As just one example, California began by repealing its zero-tolerance policies, instead establishing social-emotional supports for students, as well as restorative justice practices centered on promoting respect, taking responsibility, and strengthening relationships. State law prohibits suspensions and expulsions for disruptive behavior in grades k–3 and has established school climate as a top educational priority. As part of its new accountability and improvement system under the federal Every Student Succeeds Act (ESSA), California also tracks school suspension rates and supports teachers and administrators to develop competencies in teaching social-emotional skills and using restorative practices. When the state passed a new Local Control Funding Formula, which changes how schools are governed and funded, school climate was included in the state’s eight priorities.
As a result, between 2011 and 2016, California saw a 33.6% decrease in suspension rates (driven by a 77% decline in suspensions for “willful defiance”) and a 40.4% decrease in expulsion rates. According to national data, school-based firearm incidents in the state, which were well above the national average from 2009–10, were far below the national average by 2015–16, declining by more than 50% in the 7-year period. Significant decreases also occurred in rates of school-based fights, bullying incidents, and classroom disruptions over that period. Since the 2011–12 academic year, California has had fewer suspensions and expulsions in comparison to the national average, and the sheer number of exclusionary discipline incidents has declined overall. Researchers found that these declines have held true for all racial and socioeconomic groups and school levels, narrowing disciplinary gaps among racial and ethnic groups across the state. High school graduation rates, now at 83%, have also increased in California since 2010, when they were 74%.
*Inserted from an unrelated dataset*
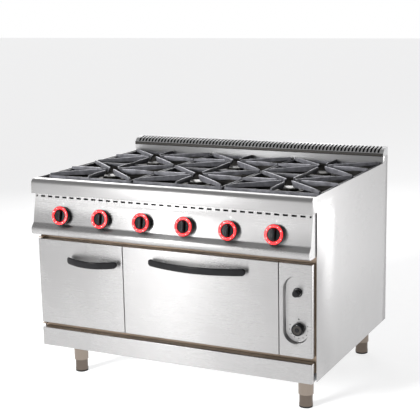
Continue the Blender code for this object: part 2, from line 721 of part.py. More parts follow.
GAS_INLET = (0.555, 0.550)
MANIFOLD_SETBACK = 0.105
MANIFOLD_BEHIND_PANEL = (MANIFOLD_SETBACK - KNOB_SETBACK) / math.cos(PANEL_TILT)
MANIFOLD_Z = KNOB_Z - MANIFOLD_BEHIND_PANEL * math.sin(PANEL_TILT)


def build_gas_manifold():
    """Rail with six taps, a feed pipe to each burner, the oven valve and the inlet."""
    y = at(MANIFOLD_SETBACK)
    rail = rod((-0.490, y, MANIFOLD_Z), (GAS_INLET[0] + 0.010, y, MANIFOLD_Z), 0.0135)
    knobs = knob_positions()
    for _, x in knobs:
        rail = joined(
            rail, rod(on_knob_axis(x, -0.030), on_knob_axis(x, -0.095), 0.0115, 12),
            rod(on_knob_axis(x, 0.010), on_knob_axis(x, -0.035), SPINDLE_RADIUS, 12))
    for number, burner_x, setback in grate_centres():
        column, rear = (number - 1) % 3, number > 3
        tap_x = knobs[2 * column + (0 if rear else 1)][1]
        mouth = setback - VENTURI_LENGTH - 0.001
        path = [
            (tap_x, at(MANIFOLD_SETBACK + 0.002), MANIFOLD_Z + 0.004),
            (tap_x, at(MANIFOLD_SETBACK + 0.020), MANIFOLD_Z + 0.055 if not rear else VENTURI_Z),
            (burner_x if not rear else tap_x, at(mouth - 0.025), VENTURI_Z),
            (burner_x, at(mouth - 0.012), VENTURI_Z),
            (burner_x, at(mouth), VENTURI_Z)]
        rail = joined(rail, pipe(path, 0.005))
    inlet_x, inlet_z = GAS_INLET
    inlet = pipe([
        (inlet_x, y, MANIFOLD_Z), (inlet_x, y, inlet_z + 0.02), (inlet_x, y + 0.02, inlet_z),
        (inlet_x, at(DEPTH - 0.003), inlet_z)], 0.0105)
    oven_x, oven_z = THERMOSTAT
    feed = rod((oven_x, y, MANIFOLD_Z), (oven_x, y, oven_z), 0.006, 12)
    valve = block((oven_x - 0.022, oven_x + 0.022), (at(0.075), at(0.130)), (0.330, 0.378))
    spindle = rod((oven_x, at(0.080), oven_z), (oven_x, at(0.029), oven_z), 0.003, 12)
    place("gas_manifold", joined(rail, inlet, feed, valve, spindle), "brass")


def build_burners():
    """Cast burner bodies with a side venturi, and loose caps above them."""
    neck = BURNER_NECK_RADIUS
    floor = WELL_FLOOR_Z + GAP
    rim = WELL_FLOOR_Z + 0.026
    profile = [
        (0.0, 0.740), (neck - 0.004, 0.740), (neck, 0.745), (neck, floor), (0.052, floor),
        (0.057, rim - 0.014), (0.057, rim - 0.004), (0.054, rim), (0.031, rim),
        (0.031, rim - 0.008), (0.0, rim - 0.008)]
    tube = rod((0.0, 0.0, VENTURI_Z), (0.0, -VENTURI_LENGTH, VENTURI_Z), 0.013, 12)
    bore = rod((0.0, -0.050, VENTURI_Z), (0.0, -VENTURI_LENGTH - 0.01, VENTURI_Z), 0.010, 8)
    body = cut(joined(turned(profile, 16), tube), bore)
    seat = rim + GAP
    cap_profile = [
        (0.0, seat - 0.006), (0.030, seat - 0.006), (0.030, seat), (CAP_RADIUS, seat),
        (CAP_RADIUS, seat + 0.006), (0.034, seat + 0.010), (0.016, seat + 0.012), (0.0, seat + 0.012)]
    first_body, first_cap = None, None
    for number, x, setback in grate_centres():
        location = (x, at(setback), 0.0)
        if first_body is None:
            first_body = place(f"burner_{number}", body, "cast_iron", location, smooth=True)
            first_cap = place(
                f"burner_cap_{number}", turned(cap_profile), "burner_alloy", location, smooth=True)
        else:
            place_copy(f"burner_{number}", first_body, location)
            place_copy(f"burner_cap_{number}", first_cap, location)


def build_grates():
    """Square cast frame with four side fins and four corner fins."""
    bar, bottom, frame_top = 0.012, DECK_Z + GAP, GRATE_TOP_Z - 0.003
    half_x, half_y = GRATE_WIDTH / 2, GRATE_DEPTH / 2
    grate = block((-half_x, half_x), (-half_y, half_y), (bottom, frame_top))
    grate = cut(grate, block(
        (bar - half_x, half_x - bar), (bar - half_y, half_y - bar), (bottom - bar, frame_top + bar)))
    tip, foot, fin_half = 0.042, 0.060, 0.004
    corner = math.hypot(half_x, half_y)
    corner_angle = math.atan2(half_y, half_x)
    fins = [(0.0, half_x), (corner_angle, corner), (math.pi / 2, half_y),
            (math.pi - corner_angle, corner)]
    fins += [(angle + math.pi, reach) for angle, reach in fins]
    for angle, reach in fins:
        outer = reach - bar / 2
        outline = [
            (tip, -fin_half, GRATE_TOP_Z), (tip, -fin_half, GRATE_TOP_Z - 0.004),
            (foot, -fin_half, GRATE_TOP_Z - 0.023), (outer - 0.05, -fin_half, GRATE_TOP_Z - 0.014),
            (outer, -fin_half, GRATE_TOP_Z - 0.013), (outer, -fin_half, GRATE_TOP_Z)]
        fin = extruded(outline, (0.0, 2 * fin_half, 0.0))
        grate = joined(grate, moved(fin, Matrix.Rotation(angle, 4, "Z")))
    first = None
    for number, x, setback in grate_centres():
        location = (x, at(setback), 0.0)
        if first is None:
            first = place(f"grate_{number}", grate, "cast_iron", location)
        else:
            place_copy(f"grate_{number}", first, location)


# ---------------------------------------------------------------------- legs

def build_legs():
    """Telescopic legs: a flanged socket and a sliding foot in each."""
    bore = FOOT_RADIUS + 0.0008
    socket_profile = [
        (0.0, 0.146), (bore, 0.146), (bore, LEG_STEP_Z), (LEG_RADIUS, LEG_STEP_Z),
        (LEG_RADIUS, 0.149), (0.042, 0.149), (0.042, 0.153), (0.0, 0.153)]
    foot_profile = [
        (0.0, 0.0), (0.024, 0.0), (0.0275, 0.004), (0.0275, 0.010), (FOOT_RADIUS, 0.016),
        (FOOT_RADIUS, 0.110), (0.020, 0.110), (0.020, 0.060), (0.0, 0.060)]
    first_socket, first_foot = None, None
    for row, setback in LEG_SETBACKS.items():
        for side, x in (("left", -LEG_X), ("right", LEG_X)):
            location = (x, at(setback), 0.0)
            if first_socket is None:
                first_socket = place(
                    f"leg_{row}_{side}", turned(socket_profile), "brushed_steel", location, smooth=True)
                first_foot = place(
                    f"foot_{row}_{side}", turned(foot_profile), "brushed_steel", location, smooth=True)
            else:
                place_copy(f"leg_{row}_{side}", first_socket, location)
                place_copy(f"foot_{row}_{side}", first_foot, location)


for leftover in list(bpy.data.objects):
    bpy.data.objects.remove(leftover)

MATERIALS = make_materials()
build_side_panels()
build_worktop()
build_control_panel()
build_front_frame()
build_kick_panel()
build_control_plate()
build_flue()
build_rear_panel()
build_base_frame()
build_oven()
build_cabinet()
build_cabinet_door()
build_oven_door()
build_knobs()
build_oven_controls()
build_gas_manifold()
build_burners()
build_grates()
build_legs()
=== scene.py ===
# %% [markdown]
# # Dressing a six-burner gas range
# A restaurant range is mostly folded stainless sheet, with cast iron, black phenolic and a
# little red and brass on it. The CAD frame gives every place and every motion. This lesson
# adds what the eye needs: rounded folds, pressed wells, cast grates and worked metal. Every
# length is in metres, so 0.0012 is the 1.2 mm sheet of a door.
# %% Load the frame
import json
import math

import bpy
import numpy as np
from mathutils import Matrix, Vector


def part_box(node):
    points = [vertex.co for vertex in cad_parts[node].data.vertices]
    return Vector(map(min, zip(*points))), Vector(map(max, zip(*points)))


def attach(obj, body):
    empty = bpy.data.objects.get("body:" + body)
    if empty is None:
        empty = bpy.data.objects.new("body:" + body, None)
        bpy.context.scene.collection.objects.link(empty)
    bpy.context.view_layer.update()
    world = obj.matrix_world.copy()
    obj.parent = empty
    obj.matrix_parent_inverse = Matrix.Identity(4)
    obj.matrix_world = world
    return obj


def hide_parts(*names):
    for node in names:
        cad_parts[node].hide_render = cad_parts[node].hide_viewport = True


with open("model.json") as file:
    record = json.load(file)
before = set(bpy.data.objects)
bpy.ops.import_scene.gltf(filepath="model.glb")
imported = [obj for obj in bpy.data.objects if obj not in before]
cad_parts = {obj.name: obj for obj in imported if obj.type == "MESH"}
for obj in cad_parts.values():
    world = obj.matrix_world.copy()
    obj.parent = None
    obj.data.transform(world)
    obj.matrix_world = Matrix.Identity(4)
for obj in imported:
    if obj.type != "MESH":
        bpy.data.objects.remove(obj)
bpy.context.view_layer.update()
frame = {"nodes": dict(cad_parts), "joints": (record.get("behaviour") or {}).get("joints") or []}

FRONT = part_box("worktop")[0].y


def at(setback):
    """Y of a depth measured behind the front of the rounded worktop edge."""
    return FRONT + setback


# %% [markdown]
# ## Grids, paths and pieces
# A sheet-metal fold, a lathe-turned knob and a cast bar are all the same thing to a mesh: a
# grid of points, rows by columns. Drawing boxes and bevelling them would be quicker for one
# piece. A few functions on whole arrays serve for all of them, and give exact sizes.
# %% Grids
def grid(points, close_rows=False, close_columns=False, keep=None, finish=0):
    """Vertices and quads of a grid of points (rows, columns, XYZ), each quad between
    neighbours. A closed direction joins its last line to its first. Keep drops quads."""
    rows, columns = points.shape[:2]
    index = np.arange(rows * columns).reshape(rows, columns)
    if close_rows:
        index = np.vstack([index, index[:1]])
    if close_columns:
        index = np.hstack([index, index[:, :1]])
    quads = np.stack([index[:-1, :-1], index[1:, :-1], index[1:, 1:], index[:-1, 1:]], axis=-1)
    quads = quads[keep] if keep is not None else quads.reshape(-1, 4)
    return points.reshape(-1, 3), quads, finish


def soften(corners, radius, steps=4, closed=False):
    """Round a path's corners: each becomes a quadratic curve that starts and ends one
    radius away from it along its two edges, and never past an edge's middle."""
    corners = np.array(corners, float)

    def reach(edge):
        """From a corner towards its neighbour, by one radius or half of the edge."""
        length = np.linalg.norm(edge, axis=1, keepdims=True)
        return edge * np.minimum(radius / np.maximum(length, 1e-9), 0.5)

    start = corners + reach(np.roll(corners, 1, axis=0) - corners)
    end = corners + reach(np.roll(corners, -1, axis=0) - corners)
    t = np.linspace(0.0, 1.0, steps + 1)[None, :, None]
    arcs = ((1 - t) ** 2 * start[:, None] + 2 * t * (1 - t) * corners[:, None]
            + t ** 2 * end[:, None])
    path = arcs.reshape(-1, corners.shape[1])
    if closed:
        return path
    return np.concatenate([corners[:1], path[steps + 1:-(steps + 1)], corners[-1:]])


def lathe(profile, around=48, finish=0):
    """A (radius, height) profile spun round Z: x = r cos a, y = r sin a, z = height."""
    profile = np.array(profile, float)
    angle = np.linspace(0.0, math.tau, around, endpoint=False)
    ring = np.stack([np.cos(angle), np.sin(angle), np.ones(around)], axis=-1)
    scale = np.stack([profile[:, 0], profile[:, 0], profile[:, 1]], axis=-1)
    return grid(scale[:, None] * ring[None], close_columns=True, finish=finish)


def carry(section, path, side, up, closed=False, finish=0):
    """A closed 2-D section carried along a path: point = path + s * side + h * up.
    Section may be one loop, or one loop for each point of the path."""
    section = np.broadcast_to(section, (len(path),) + np.shape(section)[-2:])
    side = np.broadcast_to(side, (len(path), 3))[:, None]
    up = np.broadcast_to(up, (len(path), 3))[:, None]
    points = np.asarray(path)[:, None] + section[..., :1] * side + section[..., 1:] * up
    return grid(points, close_rows=closed, close_columns=True, finish=finish)


def loop(half_x, half_y, radius, steps=5):
    """Rounded rectangle: four quarter circles, one about each inset corner."""
    angle = np.linspace(0.0, math.pi / 2, steps + 1)
    angle = np.concatenate([angle + quarter * math.pi / 2 for quarter in range(4)])
    quarter = np.repeat([[1, 1], [-1, 1], [-1, -1], [1, -1]], steps + 1, axis=0)
    centre = quarter * [half_x - radius, half_y - radius]
    return centre + radius * np.stack([np.cos(angle), np.sin(angle)], axis=-1)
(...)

Unfortunately, the Trump administration chose to rescind the federal guidance, recommending instead that schools arm teachers, add armed “school security officers,” and increase the use of metal detectors—approaches that make our schools more like prisons and less like centers of learning, and ultimately far less safe.
Happily, despite this move, ESSA provides a pathway for states to support districts and schools in using research-based best practices for school discipline.
ESSA provides funding for states, districts, and schools to invest in school climate and student well-being. To that end, many state plans include policies that replace punitive practices like suspensions, expulsions, and the use of law enforcement for non-criminal behavior with social-emotional learning and restorative justice practices. Some states have also implemented planning and reporting requirements to collect data on how the practices are used and the outcomes.
Until recently, states had the support they needed to adopt policies proven to improve student behavior, reduce disparities, make schools safer, and support student success. We’re at a crossroads now—will states rely on the harsh discipline practices that bring guns into schools while pushing students out, or will they implement the research-based restorative justice and positive discipline practices that enable students to grow, thrive and contribute to society?